(begin)

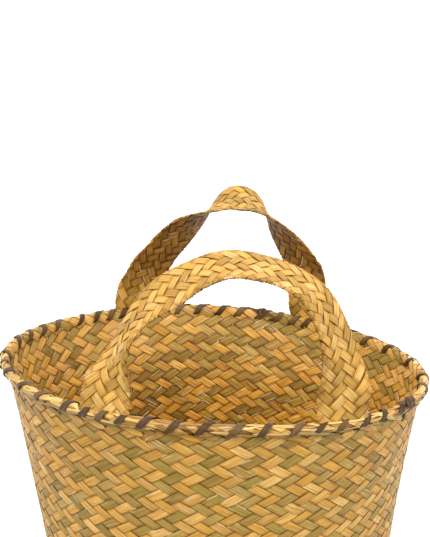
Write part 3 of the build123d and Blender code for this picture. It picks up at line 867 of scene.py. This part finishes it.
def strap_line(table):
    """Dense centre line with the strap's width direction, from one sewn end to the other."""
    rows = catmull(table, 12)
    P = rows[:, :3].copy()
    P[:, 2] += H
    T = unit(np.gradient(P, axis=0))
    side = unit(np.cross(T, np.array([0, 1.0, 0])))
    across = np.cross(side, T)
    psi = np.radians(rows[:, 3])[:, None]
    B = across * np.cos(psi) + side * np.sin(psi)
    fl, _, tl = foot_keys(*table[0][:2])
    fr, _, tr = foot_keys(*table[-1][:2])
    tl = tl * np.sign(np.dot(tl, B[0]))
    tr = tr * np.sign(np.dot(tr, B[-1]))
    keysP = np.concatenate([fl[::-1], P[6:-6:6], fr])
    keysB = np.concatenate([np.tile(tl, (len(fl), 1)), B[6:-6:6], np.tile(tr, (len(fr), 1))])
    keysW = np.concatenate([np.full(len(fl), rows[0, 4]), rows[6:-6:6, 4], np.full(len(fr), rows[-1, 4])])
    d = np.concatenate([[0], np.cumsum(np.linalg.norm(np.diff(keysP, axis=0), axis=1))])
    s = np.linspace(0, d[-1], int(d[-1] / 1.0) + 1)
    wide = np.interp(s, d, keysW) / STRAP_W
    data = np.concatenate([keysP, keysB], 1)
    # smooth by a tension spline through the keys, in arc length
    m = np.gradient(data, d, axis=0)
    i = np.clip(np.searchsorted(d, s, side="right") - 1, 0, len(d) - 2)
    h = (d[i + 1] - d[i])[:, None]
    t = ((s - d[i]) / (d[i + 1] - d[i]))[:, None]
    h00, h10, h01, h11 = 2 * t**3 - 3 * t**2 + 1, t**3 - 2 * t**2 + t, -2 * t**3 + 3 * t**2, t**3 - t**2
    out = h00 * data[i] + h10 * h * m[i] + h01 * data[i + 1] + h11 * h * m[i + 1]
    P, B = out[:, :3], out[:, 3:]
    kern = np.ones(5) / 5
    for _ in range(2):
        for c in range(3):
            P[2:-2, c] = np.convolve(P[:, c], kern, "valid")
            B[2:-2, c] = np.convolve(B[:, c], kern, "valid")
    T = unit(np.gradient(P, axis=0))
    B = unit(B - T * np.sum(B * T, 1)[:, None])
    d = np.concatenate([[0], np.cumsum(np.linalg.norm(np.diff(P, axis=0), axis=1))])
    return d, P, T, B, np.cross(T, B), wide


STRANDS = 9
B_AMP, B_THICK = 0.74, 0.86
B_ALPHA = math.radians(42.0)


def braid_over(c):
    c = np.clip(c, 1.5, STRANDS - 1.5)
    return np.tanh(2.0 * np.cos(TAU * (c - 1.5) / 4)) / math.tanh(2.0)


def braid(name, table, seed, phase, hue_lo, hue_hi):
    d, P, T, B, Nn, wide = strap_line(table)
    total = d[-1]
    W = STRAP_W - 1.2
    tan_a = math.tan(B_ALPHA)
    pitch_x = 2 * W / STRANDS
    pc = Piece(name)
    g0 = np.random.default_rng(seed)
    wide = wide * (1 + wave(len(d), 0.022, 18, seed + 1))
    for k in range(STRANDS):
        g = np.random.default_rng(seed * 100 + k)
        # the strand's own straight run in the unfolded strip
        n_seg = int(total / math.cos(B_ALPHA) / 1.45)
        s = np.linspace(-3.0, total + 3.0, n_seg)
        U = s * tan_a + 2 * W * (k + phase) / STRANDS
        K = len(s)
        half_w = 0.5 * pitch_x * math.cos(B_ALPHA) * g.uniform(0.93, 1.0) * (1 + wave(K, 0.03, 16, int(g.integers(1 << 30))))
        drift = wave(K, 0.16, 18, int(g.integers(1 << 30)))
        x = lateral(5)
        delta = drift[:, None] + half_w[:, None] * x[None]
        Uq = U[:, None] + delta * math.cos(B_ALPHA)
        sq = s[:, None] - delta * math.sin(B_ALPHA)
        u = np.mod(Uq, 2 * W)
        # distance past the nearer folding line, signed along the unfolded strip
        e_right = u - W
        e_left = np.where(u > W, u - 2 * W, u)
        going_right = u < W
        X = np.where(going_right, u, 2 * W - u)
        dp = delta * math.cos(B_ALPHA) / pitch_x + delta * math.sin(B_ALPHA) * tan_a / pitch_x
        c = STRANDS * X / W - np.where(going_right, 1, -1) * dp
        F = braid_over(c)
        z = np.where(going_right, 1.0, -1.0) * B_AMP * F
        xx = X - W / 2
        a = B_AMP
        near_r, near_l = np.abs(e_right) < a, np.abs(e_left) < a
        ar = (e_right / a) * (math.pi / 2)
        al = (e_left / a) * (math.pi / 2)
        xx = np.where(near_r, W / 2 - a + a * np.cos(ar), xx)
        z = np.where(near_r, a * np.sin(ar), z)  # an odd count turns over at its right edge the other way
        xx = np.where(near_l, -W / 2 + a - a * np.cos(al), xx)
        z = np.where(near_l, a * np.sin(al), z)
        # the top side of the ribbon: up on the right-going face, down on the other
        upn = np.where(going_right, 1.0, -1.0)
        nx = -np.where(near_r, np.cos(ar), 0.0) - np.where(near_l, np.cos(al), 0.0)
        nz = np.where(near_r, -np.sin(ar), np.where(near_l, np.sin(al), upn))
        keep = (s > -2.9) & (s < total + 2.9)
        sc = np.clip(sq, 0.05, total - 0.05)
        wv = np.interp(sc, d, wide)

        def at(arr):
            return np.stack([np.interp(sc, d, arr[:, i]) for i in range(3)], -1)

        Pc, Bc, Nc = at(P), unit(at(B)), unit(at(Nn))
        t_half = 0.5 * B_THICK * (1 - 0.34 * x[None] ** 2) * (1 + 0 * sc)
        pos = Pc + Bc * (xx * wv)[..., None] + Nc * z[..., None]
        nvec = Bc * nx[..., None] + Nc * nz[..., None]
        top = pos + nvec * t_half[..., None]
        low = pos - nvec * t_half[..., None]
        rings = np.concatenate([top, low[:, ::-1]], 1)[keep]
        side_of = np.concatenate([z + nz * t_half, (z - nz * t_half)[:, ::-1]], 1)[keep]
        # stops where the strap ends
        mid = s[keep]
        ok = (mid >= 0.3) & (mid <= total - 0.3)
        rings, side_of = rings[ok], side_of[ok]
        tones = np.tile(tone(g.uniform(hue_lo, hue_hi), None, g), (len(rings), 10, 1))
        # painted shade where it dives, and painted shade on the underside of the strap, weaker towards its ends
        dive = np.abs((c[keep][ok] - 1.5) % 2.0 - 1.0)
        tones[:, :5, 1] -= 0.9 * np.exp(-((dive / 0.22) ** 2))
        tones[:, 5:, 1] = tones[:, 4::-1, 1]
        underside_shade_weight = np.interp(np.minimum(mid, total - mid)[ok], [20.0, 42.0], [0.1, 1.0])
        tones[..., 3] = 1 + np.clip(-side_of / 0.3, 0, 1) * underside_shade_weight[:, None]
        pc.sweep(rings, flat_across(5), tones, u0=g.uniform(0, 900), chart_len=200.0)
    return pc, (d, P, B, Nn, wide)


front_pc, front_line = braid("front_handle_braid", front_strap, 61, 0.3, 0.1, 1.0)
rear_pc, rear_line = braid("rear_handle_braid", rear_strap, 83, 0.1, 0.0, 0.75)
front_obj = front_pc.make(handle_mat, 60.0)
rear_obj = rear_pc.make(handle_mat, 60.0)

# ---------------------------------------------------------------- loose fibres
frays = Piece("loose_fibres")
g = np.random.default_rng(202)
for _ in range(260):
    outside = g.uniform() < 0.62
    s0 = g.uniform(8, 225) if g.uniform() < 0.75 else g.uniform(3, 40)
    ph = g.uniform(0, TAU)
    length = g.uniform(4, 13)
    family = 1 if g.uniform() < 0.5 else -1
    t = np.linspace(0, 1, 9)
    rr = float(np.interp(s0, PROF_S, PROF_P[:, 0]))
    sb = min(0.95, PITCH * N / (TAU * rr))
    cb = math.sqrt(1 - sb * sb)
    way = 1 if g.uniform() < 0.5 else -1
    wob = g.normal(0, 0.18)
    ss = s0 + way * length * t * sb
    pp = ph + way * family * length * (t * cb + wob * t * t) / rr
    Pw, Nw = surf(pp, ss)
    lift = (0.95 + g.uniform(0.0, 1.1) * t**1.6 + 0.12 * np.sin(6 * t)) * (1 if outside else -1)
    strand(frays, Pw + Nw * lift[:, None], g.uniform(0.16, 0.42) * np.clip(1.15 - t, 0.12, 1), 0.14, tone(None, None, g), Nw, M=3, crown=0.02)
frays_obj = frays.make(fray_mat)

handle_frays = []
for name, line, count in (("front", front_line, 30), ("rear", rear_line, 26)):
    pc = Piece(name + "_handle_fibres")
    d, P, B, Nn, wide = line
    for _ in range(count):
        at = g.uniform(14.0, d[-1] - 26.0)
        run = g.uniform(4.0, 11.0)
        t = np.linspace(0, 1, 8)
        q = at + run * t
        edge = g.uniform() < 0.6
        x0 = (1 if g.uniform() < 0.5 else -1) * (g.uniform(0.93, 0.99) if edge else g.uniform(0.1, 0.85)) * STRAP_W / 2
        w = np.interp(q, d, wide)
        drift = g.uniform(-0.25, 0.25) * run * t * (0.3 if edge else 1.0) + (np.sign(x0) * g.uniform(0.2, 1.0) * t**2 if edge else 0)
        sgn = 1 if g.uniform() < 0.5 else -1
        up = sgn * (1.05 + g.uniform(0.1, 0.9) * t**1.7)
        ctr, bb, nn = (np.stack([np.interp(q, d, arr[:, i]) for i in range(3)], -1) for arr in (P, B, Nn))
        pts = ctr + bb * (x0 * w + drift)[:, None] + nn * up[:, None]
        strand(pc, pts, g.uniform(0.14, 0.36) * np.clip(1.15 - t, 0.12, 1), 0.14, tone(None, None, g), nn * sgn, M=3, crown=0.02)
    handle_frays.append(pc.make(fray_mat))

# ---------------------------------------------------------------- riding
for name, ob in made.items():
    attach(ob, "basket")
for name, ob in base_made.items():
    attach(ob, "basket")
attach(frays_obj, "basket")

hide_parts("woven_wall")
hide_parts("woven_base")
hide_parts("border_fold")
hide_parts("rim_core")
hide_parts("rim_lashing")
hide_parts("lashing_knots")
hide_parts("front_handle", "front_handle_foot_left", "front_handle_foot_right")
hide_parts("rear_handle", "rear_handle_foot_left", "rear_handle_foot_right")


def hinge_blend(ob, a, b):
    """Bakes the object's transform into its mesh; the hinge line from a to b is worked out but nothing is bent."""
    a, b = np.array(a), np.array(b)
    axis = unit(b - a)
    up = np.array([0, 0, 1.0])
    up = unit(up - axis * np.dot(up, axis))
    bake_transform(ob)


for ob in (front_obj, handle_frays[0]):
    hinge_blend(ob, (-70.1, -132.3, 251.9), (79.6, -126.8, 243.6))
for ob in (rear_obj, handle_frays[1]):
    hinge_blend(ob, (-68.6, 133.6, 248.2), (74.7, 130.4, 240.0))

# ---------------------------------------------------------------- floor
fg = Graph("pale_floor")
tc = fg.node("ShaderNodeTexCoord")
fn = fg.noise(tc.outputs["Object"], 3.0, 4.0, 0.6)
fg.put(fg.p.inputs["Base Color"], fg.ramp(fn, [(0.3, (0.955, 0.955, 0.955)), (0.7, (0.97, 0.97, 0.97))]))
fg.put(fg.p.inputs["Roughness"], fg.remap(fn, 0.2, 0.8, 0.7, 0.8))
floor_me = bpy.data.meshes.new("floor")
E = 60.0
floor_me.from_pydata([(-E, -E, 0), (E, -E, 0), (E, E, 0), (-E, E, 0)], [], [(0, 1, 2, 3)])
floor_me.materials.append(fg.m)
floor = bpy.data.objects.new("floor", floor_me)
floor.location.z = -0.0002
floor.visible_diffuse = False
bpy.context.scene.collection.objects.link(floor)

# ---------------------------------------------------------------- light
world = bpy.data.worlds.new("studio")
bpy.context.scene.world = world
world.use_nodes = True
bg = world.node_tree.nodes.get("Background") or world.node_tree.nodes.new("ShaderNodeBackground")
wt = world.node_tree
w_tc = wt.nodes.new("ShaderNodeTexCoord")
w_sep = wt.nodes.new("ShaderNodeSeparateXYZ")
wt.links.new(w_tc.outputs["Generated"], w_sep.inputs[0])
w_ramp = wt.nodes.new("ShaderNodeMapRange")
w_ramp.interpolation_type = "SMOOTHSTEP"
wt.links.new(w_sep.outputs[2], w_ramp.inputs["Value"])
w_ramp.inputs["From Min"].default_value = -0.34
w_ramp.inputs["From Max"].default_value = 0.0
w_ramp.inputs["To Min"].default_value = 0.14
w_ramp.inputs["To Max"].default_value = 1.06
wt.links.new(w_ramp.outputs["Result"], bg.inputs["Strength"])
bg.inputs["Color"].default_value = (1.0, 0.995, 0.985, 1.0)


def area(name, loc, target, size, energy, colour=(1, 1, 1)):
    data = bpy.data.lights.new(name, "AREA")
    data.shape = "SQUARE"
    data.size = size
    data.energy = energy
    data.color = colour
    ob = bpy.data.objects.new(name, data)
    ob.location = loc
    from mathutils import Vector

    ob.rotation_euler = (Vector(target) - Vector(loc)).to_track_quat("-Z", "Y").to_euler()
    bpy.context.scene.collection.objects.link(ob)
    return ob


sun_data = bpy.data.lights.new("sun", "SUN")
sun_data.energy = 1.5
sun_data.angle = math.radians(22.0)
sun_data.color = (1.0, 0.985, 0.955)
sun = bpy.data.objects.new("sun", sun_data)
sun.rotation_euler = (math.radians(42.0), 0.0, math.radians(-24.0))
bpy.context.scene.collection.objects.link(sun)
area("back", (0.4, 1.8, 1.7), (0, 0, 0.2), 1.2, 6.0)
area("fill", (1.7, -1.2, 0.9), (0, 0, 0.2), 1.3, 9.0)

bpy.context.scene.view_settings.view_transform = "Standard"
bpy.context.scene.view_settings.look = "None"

(end)

Work to do: Return exactly the lines that run from the top of the listing above to the line containing "return d, P, T, B, np.cross(T, B), wide", please, keeping both end lines and leaving out everything else.

Response:
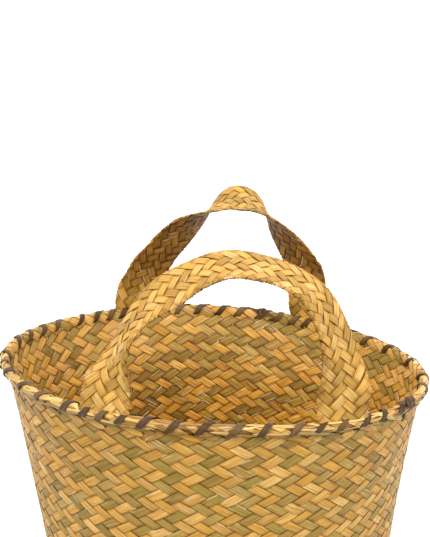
Write part 3 of the build123d and Blender code for this picture. It picks up at line 867 of scene.py. This part finishes it.
def strap_line(table):
    """Dense centre line with the strap's width direction, from one sewn end to the other."""
    rows = catmull(table, 12)
    P = rows[:, :3].copy()
    P[:, 2] += H
    T = unit(np.gradient(P, axis=0))
    side = unit(np.cross(T, np.array([0, 1.0, 0])))
    across = np.cross(side, T)
    psi = np.radians(rows[:, 3])[:, None]
    B = across * np.cos(psi) + side * np.sin(psi)
    fl, _, tl = foot_keys(*table[0][:2])
    fr, _, tr = foot_keys(*table[-1][:2])
    tl = tl * np.sign(np.dot(tl, B[0]))
    tr = tr * np.sign(np.dot(tr, B[-1]))
    keysP = np.concatenate([fl[::-1], P[6:-6:6], fr])
    keysB = np.concatenate([np.tile(tl, (len(fl), 1)), B[6:-6:6], np.tile(tr, (len(fr), 1))])
    keysW = np.concatenate([np.full(len(fl), rows[0, 4]), rows[6:-6:6, 4], np.full(len(fr), rows[-1, 4])])
    d = np.concatenate([[0], np.cumsum(np.linalg.norm(np.diff(keysP, axis=0), axis=1))])
    s = np.linspace(0, d[-1], int(d[-1] / 1.0) + 1)
    wide = np.interp(s, d, keysW) / STRAP_W
    data = np.concatenate([keysP, keysB], 1)
    # smooth by a tension spline through the keys, in arc length
    m = np.gradient(data, d, axis=0)
    i = np.clip(np.searchsorted(d, s, side="right") - 1, 0, len(d) - 2)
    h = (d[i + 1] - d[i])[:, None]
    t = ((s - d[i]) / (d[i + 1] - d[i]))[:, None]
    h00, h10, h01, h11 = 2 * t**3 - 3 * t**2 + 1, t**3 - 2 * t**2 + t, -2 * t**3 + 3 * t**2, t**3 - t**2
    out = h00 * data[i] + h10 * h * m[i] + h01 * data[i + 1] + h11 * h * m[i + 1]
    P, B = out[:, :3], out[:, 3:]
    kern = np.ones(5) / 5
    for _ in range(2):
        for c in range(3):
            P[2:-2, c] = np.convolve(P[:, c], kern, "valid")
            B[2:-2, c] = np.convolve(B[:, c], kern, "valid")
    T = unit(np.gradient(P, axis=0))
    B = unit(B - T * np.sum(B * T, 1)[:, None])
    d = np.concatenate([[0], np.cumsum(np.linalg.norm(np.diff(P, axis=0), axis=1))])
    return d, P, T, B, np.cross(T, B), wide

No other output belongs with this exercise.